The company recently completed a complex capital raise in which it raised $4 million by selling 10 million shares at $0.40 to a few Hong Kong investors (who are unrelated to management). As a condition to the offering, the Chairman cancelled 3.36 million of his preferred shares, which were convertible into 33.6 million common shares. So this is rare situation where a company raised equity but dramatically shrank its fully diluted share count. Note that the capital raise closed after the December balance sheet, so it is not reflected in the latest financials. I have shown the pro form results below:
FD Shares: 50.0mm
Eq. Cap $29.0mm
PF Cash $5.6mm
PF Debt $0.6mm
Ent. value $24.0mm
Net Income estimates for FYE Sept. 2011: Equity Cap/ Ent. Value/
Company guidance $8.0mm 3.6x 3.0x
Our estimate $8.9mm 3.3x 2.7x
The company’s business is simple and described well in the PPT that the company will be posting on its website, so I won’t spend a lot of time describing the business. The ginger is planted in April, harvested in October and then stored so that it can be sold rather consistently throughout the year. In other words, there is not huge variably in quarterly results, although Q3 and Q4 can be somewhat stronger. The ginger is grown on 5.3 million square meters of land that is leased in China until 2023. One interesting aspect of the business is that very little of it is actually consumed in China….because of the high quality of its ginger, the company is able to sell its products abroad (and at higher prices) with Japan representing 43% , UK 35% and Netherlands 15% of sales. If you want to see video on the company , the Chairman first appears at approximately 5:45 of the video broadcast on December 28, 2010. Please click on the following link to view the video, http://www.zhifujing.org/kejiyuan/201012/9880.html. (if link doesn’t work, see press release on jan 4).
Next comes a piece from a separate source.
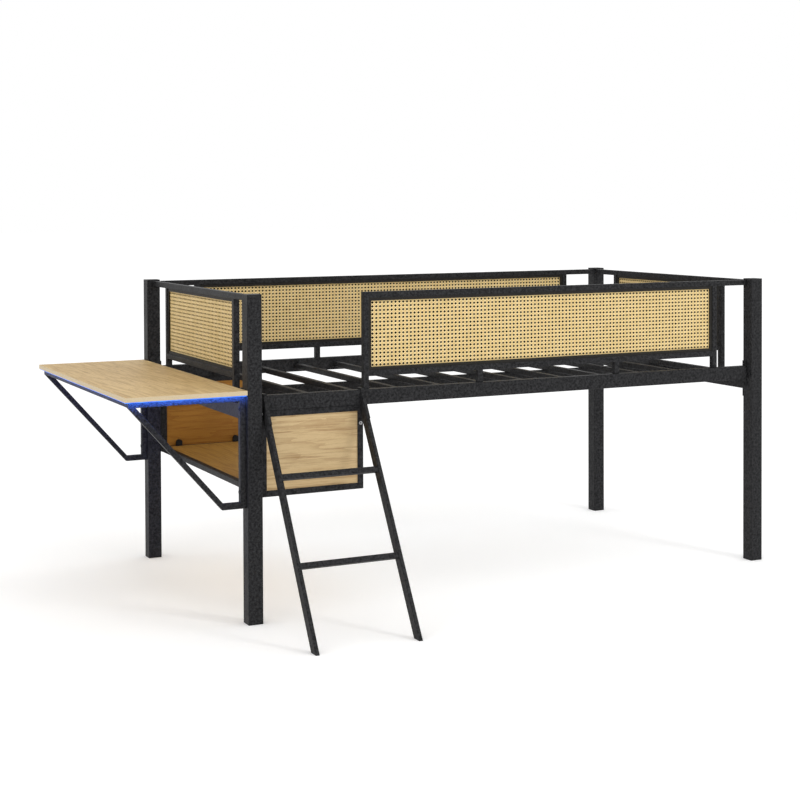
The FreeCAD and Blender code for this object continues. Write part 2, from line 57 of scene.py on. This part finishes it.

In both Q1 and Q2, the company generated approximately $2.2mm of net income. It is highly likely that Q3 and Q4 will achieve similar if not greater results (due to trends mentioned in the latest earnings release, including the continuing increase in average selling price). Therefore, we believe that management’s $8 mm net income estimate is too conservative and we are using a net income estimate of $8.9 mm instead. However, the stock is still cheap even if you use management’s estimate. Management, who is extremely conservative, provided its guidance in September, but has not updated it since. The company has only recently begun its IR efforts and recently hired HSC Global, an affiliate of HC International which represents many US listed Chinese companies. Importantly, as part of its increased IR efforts, the company is presenting at the Rodman conference in China on March 6th and now that Chinese New Year is over, we would not be surprised if management updated its guidance in advance of that conference.
Not only does MSAH trade at a low P/E, but it will experience massive EPS growth over the next few quarters as a result of increasing net income and decreased share count. To illustrate the likely EPS growth, we have estimated a March 2011 Quarter EPS estimate of $0.05. This assumes no net income growth from the December quarter (a conservative assumption) but reflects the reduced share count of 50 million. As illustrated below, under this scenario March quarterly FD EPS should increase by 150%.
March 2010A March 2011E
FD EPS $0.02 $0.05 (2.25/50)
Growth na 150%
FD Shares 72.1 50.0
So, if we assume the company will generate EPS of $0.05 for each of the next four quarters, that would imply EPS of $0.20 for the NTM. If we apply a 5.0x multiple to that, it equates to a $1.00 stock price, which is 70+% higher than the current stock price. Furthermore, this simplistic valuation doesn’t include the $0.10 of net cash per share that the company currently has or the additional cash flow it will generate over the next year. Nor does the valuation give any credit to future growth that can attained by using the excess cash to increase ginger planting acreage.
We are impressed with management’s commitment to do the things needed to make its US investors happy. MSAH has (i) hired a solid IR firm, (ii) hired a strong, bilingual CFO who is very accessible, (iii) upgraded auditors (recently hired BDO, as per November press release), (iv) hired reputable lawyers (Loeb & Loeb), (v) understands the importance of under-promising and over-delivering and (vi) is eager to increase its visibility in the investment community.
One blemish on the company is the Dec. 20, 2010 8k discussing the resignation of the former CEO and some allegations he made against the company. The company has consulted with its legal counsel, denies any wrongdoings and does not believe it has any risk or liability related to these claims.
MSAH is a stable food business trading at ~3.5x net income, has 17% of its market cap in cash, will be reporting quarterly earnings growth of 150%, may soon increase its guidance and will be beginning its enhanced IR efforts by presenting at a conference in early March.